The outspoken blogger on Qatr Al-Nada describes the extent to which incidents of harassment, even if they were verbal and fleeting, can affect her day and her emotional state. When she is bothered by men on the street, the blogger says she “curses them sometimes, or screams or even slaps them. Sometimes I just ignore the whole thing in order not to spoil my day. But other times, I’m taken off guard [by the harassment] and I end up crying.
Although the reactions are limited to private talks and online discussions, these numerous voices could arguably be deemed representative of many women who are bombarded by comments, name-calling, and sexual remarks (at the least) as they walk the streets of Cairo and use its ever-crowded and sometimes male-dominated public transportation.
And this phenomenon is not limited to Egyptian or Muslim women; it extends across society to include foreign non-Muslim women and girls who are often times shocked when faced with such humiliating experiences.
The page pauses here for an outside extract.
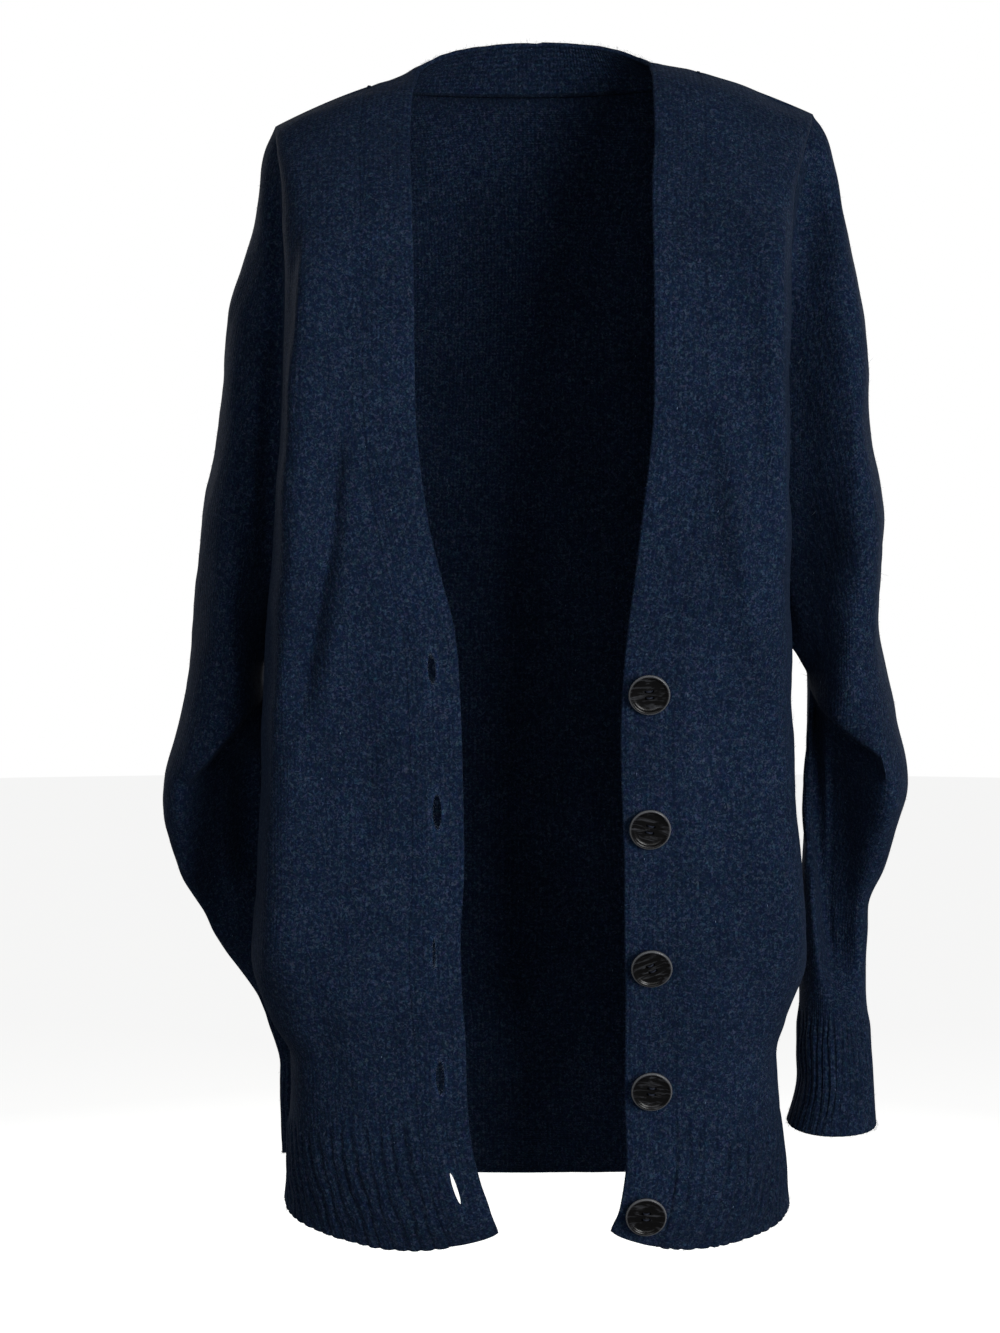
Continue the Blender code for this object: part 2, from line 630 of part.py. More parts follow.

“Psychologically, harassment puts you in a situation when you’re constantly feeling persecuted, which means that women end up having moments of self-doubt, which could be transient, lasting for a fleeting second, or could last for a few days, psychology professor and psychotherapist Abier El-Barbary told The Daily Star Egypt.
The victim, according to the psychologist, usually scrutinizes the reasons why the man picked her and what she could have done to avoid it. “It ends up changing the norm of how women look and dress like out there, said El-Barbary.
A lecturer at the American University in Cairo, El-Barbary works with both local and foreign girls who have experienced on-the-street harassment, both verbal and physical. Although in most, if not all, cases the harassment does not go beyond touching and groping, the reactions to the act are different and harassment can induce trauma.
The reaction of female non-Muslims is usually more intense. “They are the ones who are in the most state of persecution, said El-Barbary. “It doesn’t just give them a bad day but a traumatic experience.
According to El-Barbary, some of these girls end up scared to go out on the street and their negative impression of their attackers gets generalized to apply to all Egyptian and Muslim men.
El-Barbary who gives advice to her students on how to avoid being victims of harassment said that the harassment “begins to get women to question their femininity.
“Psychologically, they question how much femininity they are putting out in public, said El-Barbary. Over time, negative thoughts kick in and women feel that the more femininity they manifest, the more they present an image of submission and of being a victim, according to her.
El-Barbary advises young women to carry a whistle when they walk the streets, walk straight, without smiling and without looking down – powerful body language that speaks surrender, says the psychologist. “Use the whistle. Instead of cursing, blow on it. This way you bring the public eye onto these men. Once they feel the shame of being under the spotlight, they will stop.